We wrap up with another story in the Saga of the Victims series, "I Am Treachery... I Am Horror" by Al Hewetson (story) and Jesus Suso Rego (art). We continue where we left off, with our heroines Josey and Anne grabbed by giant tentacles while in a whirlpool. It is revealed to be tentacles of a giant squid! But the two of them soon pass out and find themselves instead in a submarine, which is what the squid actually is. They are greeted by a Nazi dwarf, who claims he was special assistant to Hitler. He claims to be among the last Nazis left and that he travels the sea in his submarine, looking for adventure, which is typically terrorizing people with the squid. By watching him pilot the submarine, our heroines plot their escape and strike him with an ax once they are comfortable piloting it, as it approaches the African coastline.
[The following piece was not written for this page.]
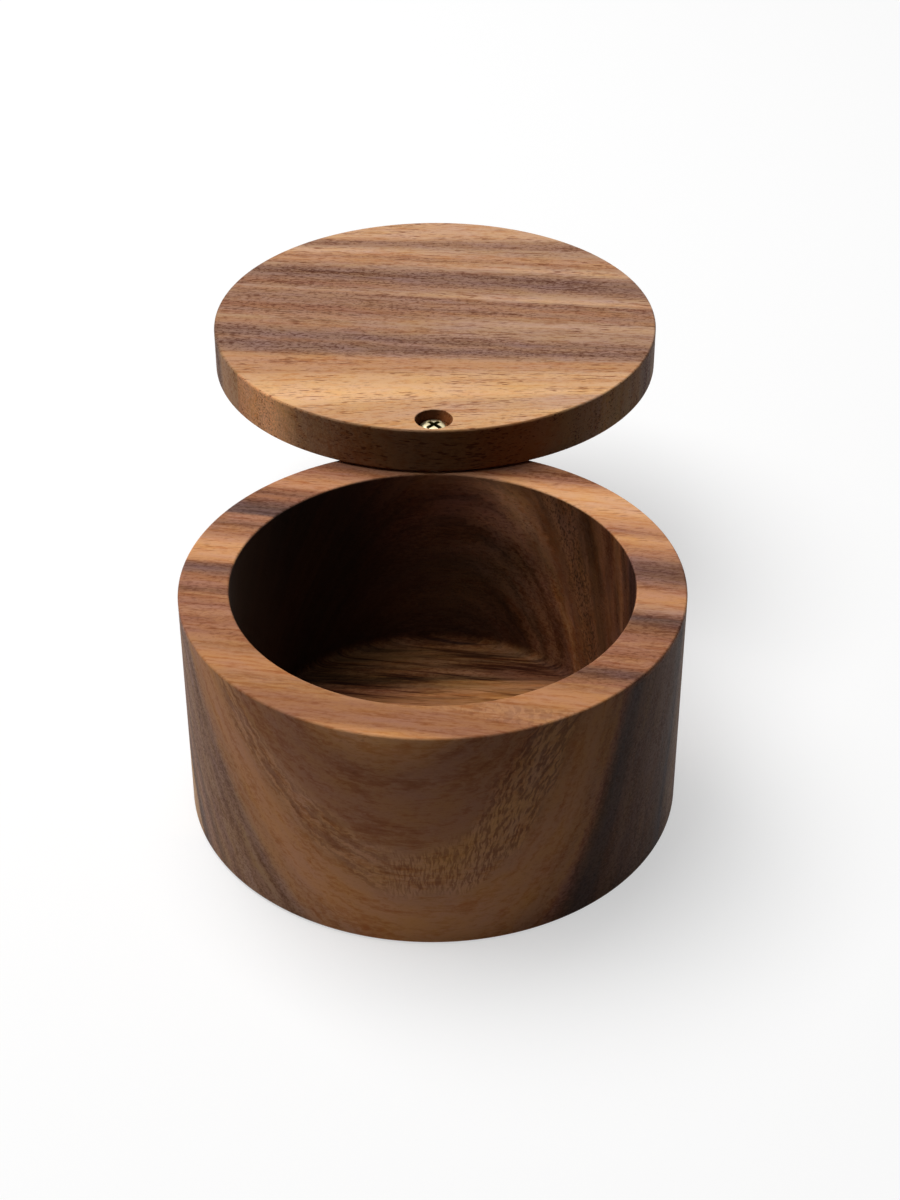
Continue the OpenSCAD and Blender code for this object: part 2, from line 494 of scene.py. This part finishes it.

But they find themselves unable to control it properly and it explodes. They are then found and taken by African tribesmen to their warlord, who speaks English and claims he went to Harvard and now manipulates his tribesmen. He claims that they will eventually be eaten as his tribe is made up of cannibals. Anne and Josey break out of their bonds and try escaping, only for the Warlord to grab a hold of them and laugh as the story ends. We get more of the same with this series here; excellent art by Suso and a storyline that continues to be as over the top as possible, pushing our heroines through as many horror story tropes as it can. It continues to be fairly good though, and I look forward to where we go next.